* Given problem:
Repeat exactly the lines from the start of the entries below through the line containing "outputs: Socket type of each output.". Omit the rest.

Modeling code records:
·····

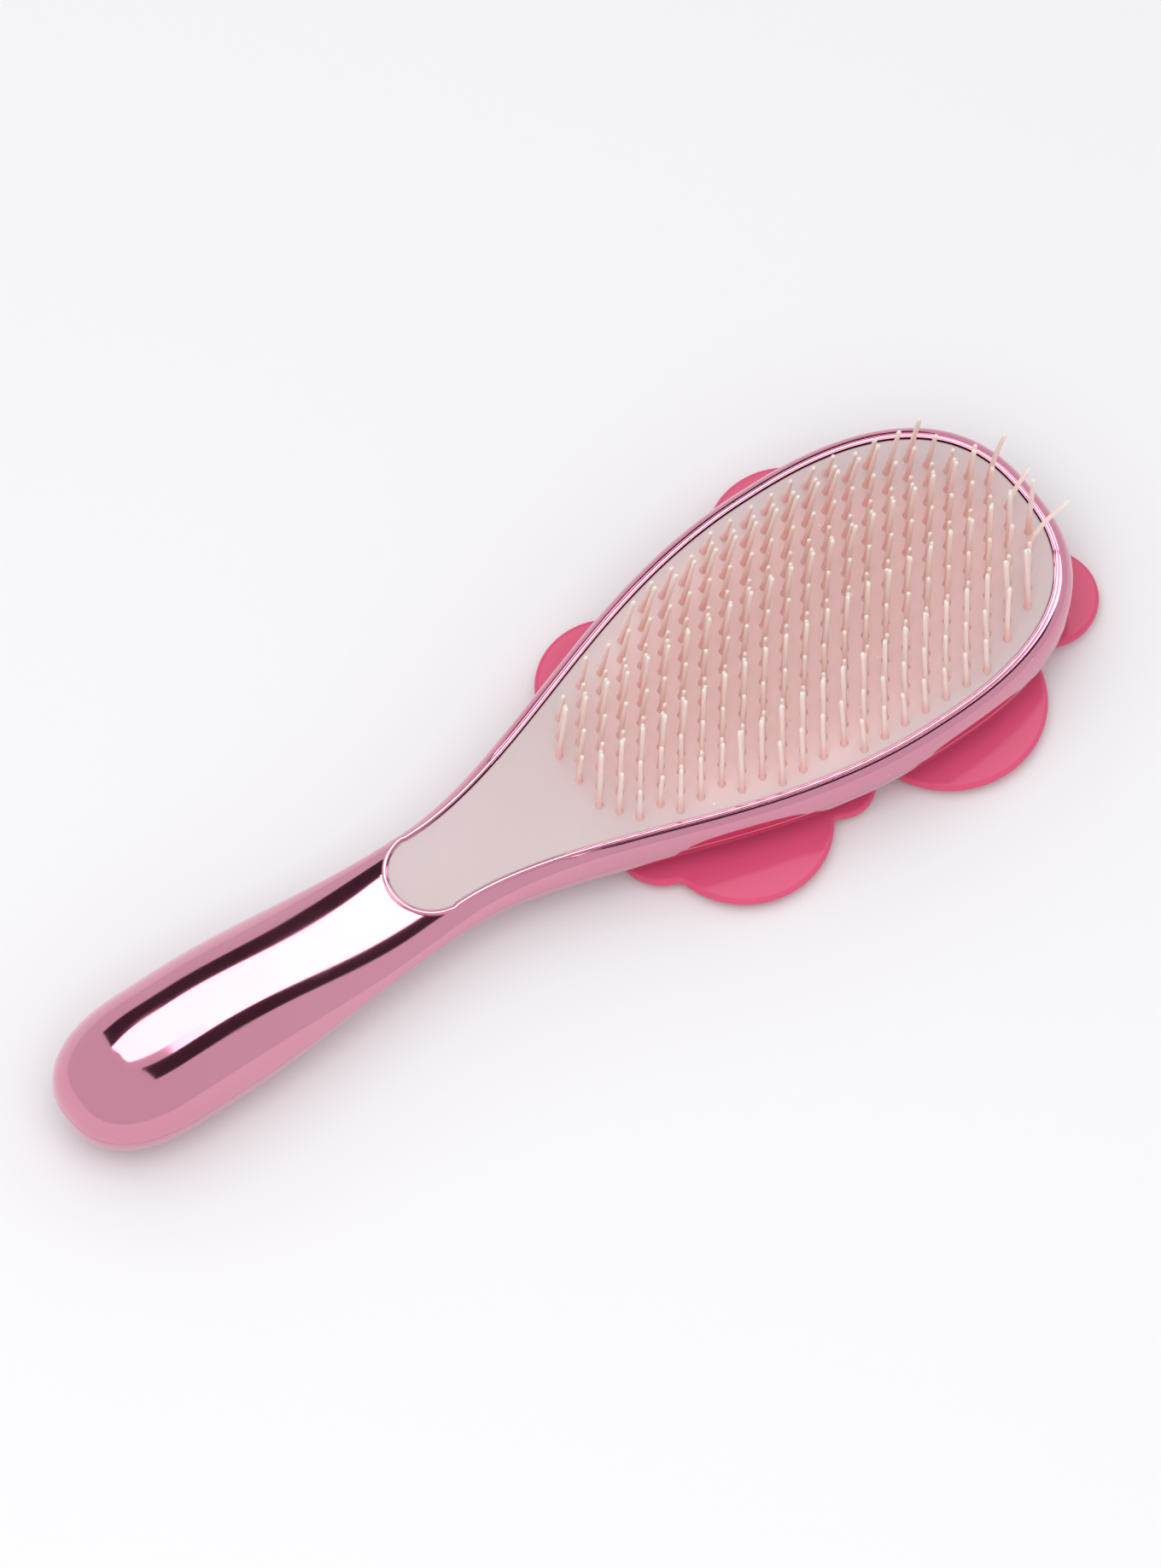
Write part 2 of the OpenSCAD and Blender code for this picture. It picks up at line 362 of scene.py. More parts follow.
def new_group(name: str, inputs: dict[str, object], outputs: dict[str, str]) -> Group:
    """Starts a shader node group.

    Args:
        name: Name of the group.
        inputs: Default value of each input: a number or a colour.
        outputs: Socket type of each output.

    Returns:
        The tree, its graph, its input node and its output node.
    """
    tree = bpy.data.node_groups.new(name, "ShaderNodeTree")
    for key, value in inputs.items():
        kind = "NodeSocketFloat" if isinstance(value, float) else "NodeSocketColor"
        tree.interface.new_socket(name=key, in_out="INPUT", socket_type=kind).default_value = value
    for key, kind in outputs.items():
        tree.interface.new_socket(name=key, in_out="OUTPUT", socket_type=kind)
    graph = Graph(tree)
    return tree, graph, tree.nodes.new("NodeGroupInput"), tree.nodes.new("NodeGroupOutput")


class SharedEffects:
    """The effects that more than one finish uses, each built once as a node group."""

    HAIR_SCALE: float = 420.0
    HAIR_STRETCH: Point = (0.12, 1.6, 1.0)
    HAIR_SPAN: Span = (0.62, 0.78)
    HAIR_DEPTH: float = 0.5
    MARK_SPAN: Span = (0.3, 0.9)
    DRIFT_SPAN: Span = (0.35, 0.65)
    DUSTY_SCALE: float = 70.0
    DUSTY_ABOVE: float = 0.56

    def __init__(self) -> None:
        """Builds the groups."""
        self.grain = self.build_grain()
        self.marks = self.build_marks()
        self.drift = self.build_drift()
        self.specks = self.build_specks()

    @staticmethod
    def noise(graph: Graph, scale: object, detail: float,
              stretch: Point = (1, 1, 1)) -> bpy.types.NodeSocket:
        """Noise in the object's own space.

        Args:
            graph: Tree to add to.
            scale: Cycles in a metre.
            detail: Number of finer layers.
            stretch: Scale along each direction.

        Returns:
            The noise value's output.
        """
        place = graph.add("ShaderNodeTexCoord")
        turned = graph.add("ShaderNodeMapping", Vector=place.outputs["Object"], Scale=stretch)
        return graph.add("ShaderNodeTexNoise", Vector=turned.outputs[0], Scale=scale,
                         Detail=detail).outputs[0]

    def build_grain(self) -> bpy.types.NodeTree:
        """The slight unevenness of a moulded surface, as a height.

        Returns:
            The group's tree.
        """
        tree, graph, given, out = new_group(
            "moulding grain", {"Scale": 900.0, "Broad Scale": 60.0, "Broad Share": 0.5},
            {"Height": "NodeSocketFloat"})
        fine = self.noise(graph, given.outputs["Scale"], 3.0)
        broad = self.noise(graph, given.outputs["Broad Scale"], 1.0)
        both = graph.add("ShaderNodeMix")
        graph.feed(both.inputs[0], given.outputs["Broad Share"])
        graph.feed(both.inputs[2], fine)
        graph.feed(both.inputs[3], broad)
        graph.feed(out.inputs["Height"], both.outputs[0])
        return tree

    def build_marks(self) -> bpy.types.NodeTree:
        """Faint smears and hairline scratches of use, as a roughness.

        Returns:
            The group's tree.
        """
        tree, graph, given, out = new_group(
            "handling marks", {"Low": 0.1, "High": 0.2, "Scale": 45.0},
            {"Roughness": "NodeSocketFloat"})
        smear = self.noise(graph, given.outputs["Scale"], 4.0)
        hair = self.noise(graph, self.HAIR_SCALE, 2.0, self.HAIR_STRETCH)
        both = graph.sum("ADD", smear, graph.ramp(hair, self.HAIR_SPAN, high=self.HAIR_DEPTH), clamp=True)
        graph.feed(out.inputs["Roughness"],
                   graph.ramp(both, self.MARK_SPAN, given.outputs["Low"], given.outputs["High"]))
        return tree

    def build_drift(self) -> bpy.types.NodeTree:
        """A slow change between two near colours.

        Returns:
            The group's tree.
        """
        tree, graph, given, out = new_group(
            "colour drift",
            {"Colour": (0.5, 0.5, 0.5, 1.0), "Other": (0.5, 0.5, 0.5, 1.0), "Scale": 25.0},
            {"Colour": "NodeSocketColor"})
        slow = self.noise(graph, given.outputs["Scale"], 2.0)
        share = graph.ramp(slow, self.DRIFT_SPAN)
        graph.feed(out.inputs["Colour"],
                   graph.blend(given.outputs["Colour"], given.outputs["Other"], share))
        return tree

    def build_specks(self) -> bpy.types.NodeTree:
        """Small dust specks, as a mask.

        Returns:
            The group's tree.
        """
        tree, graph, given, out = new_group(
            "dust specks", {"Scale": 240.0, "Size": 0.09}, {"Mask": "NodeSocketFloat"})
        place = graph.add("ShaderNodeTexCoord")
        cells = graph.add("ShaderNodeTexVoronoi", Vector=place.outputs["Object"],
                          Scale=given.outputs["Scale"])
        near = graph.sum("LESS_THAN", cells.outputs["Distance"], given.outputs["Size"])
        dusty = graph.sum("GREATER_THAN", self.noise(graph, self.DUSTY_SCALE, 1.0), self.DUSTY_ABOVE)
        graph.feed(out.inputs["Mask"], graph.sum("MULTIPLY", near, dusty))
        return tree


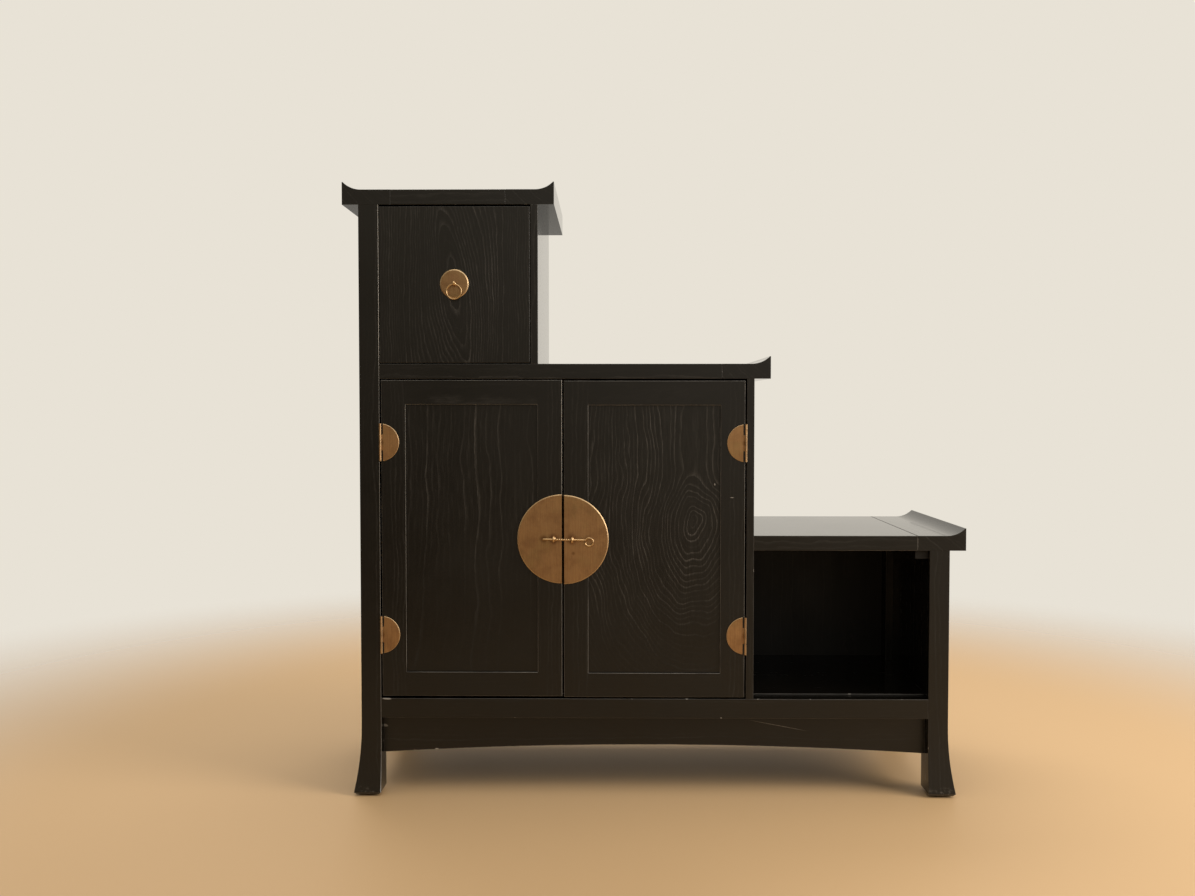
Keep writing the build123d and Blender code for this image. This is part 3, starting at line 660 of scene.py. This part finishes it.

·····

* Answer below:
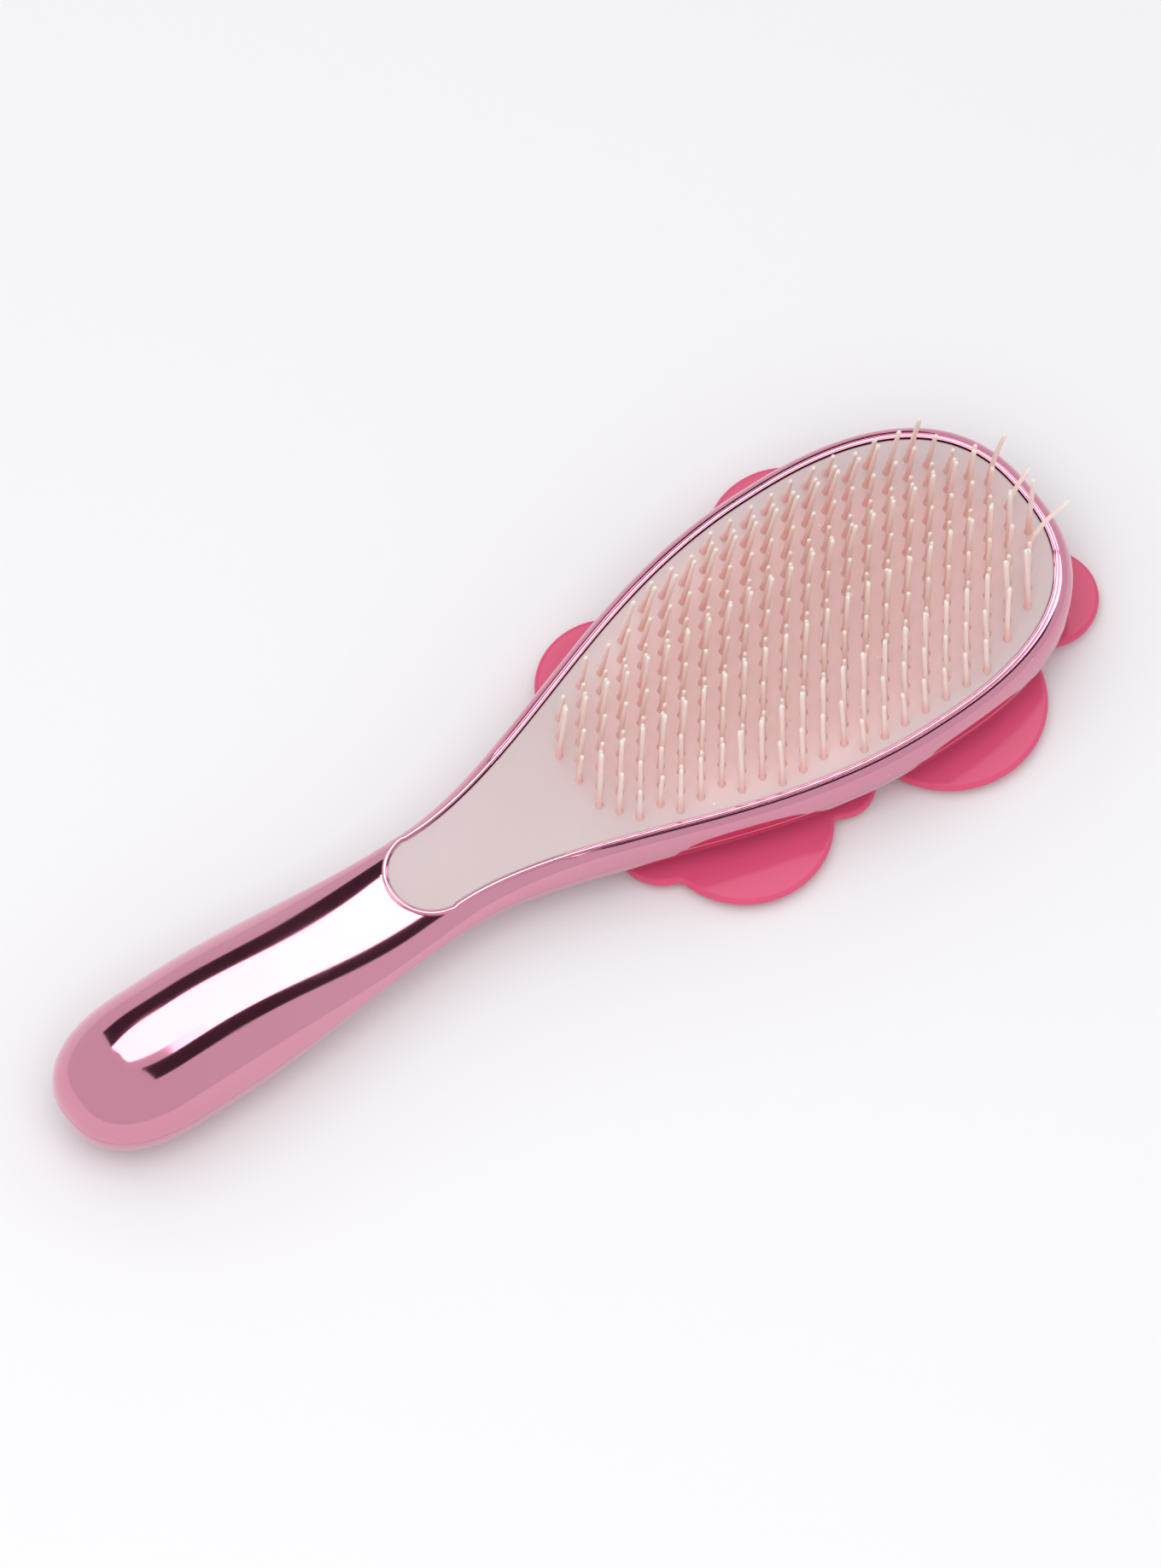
Write part 2 of the OpenSCAD and Blender code for this picture. It picks up at line 362 of scene.py. More parts follow.
def new_group(name: str, inputs: dict[str, object], outputs: dict[str, str]) -> Group:
    """Starts a shader node group.

    Args:
        name: Name of the group.
        inputs: Default value of each input: a number or a colour.
        outputs: Socket type of each output.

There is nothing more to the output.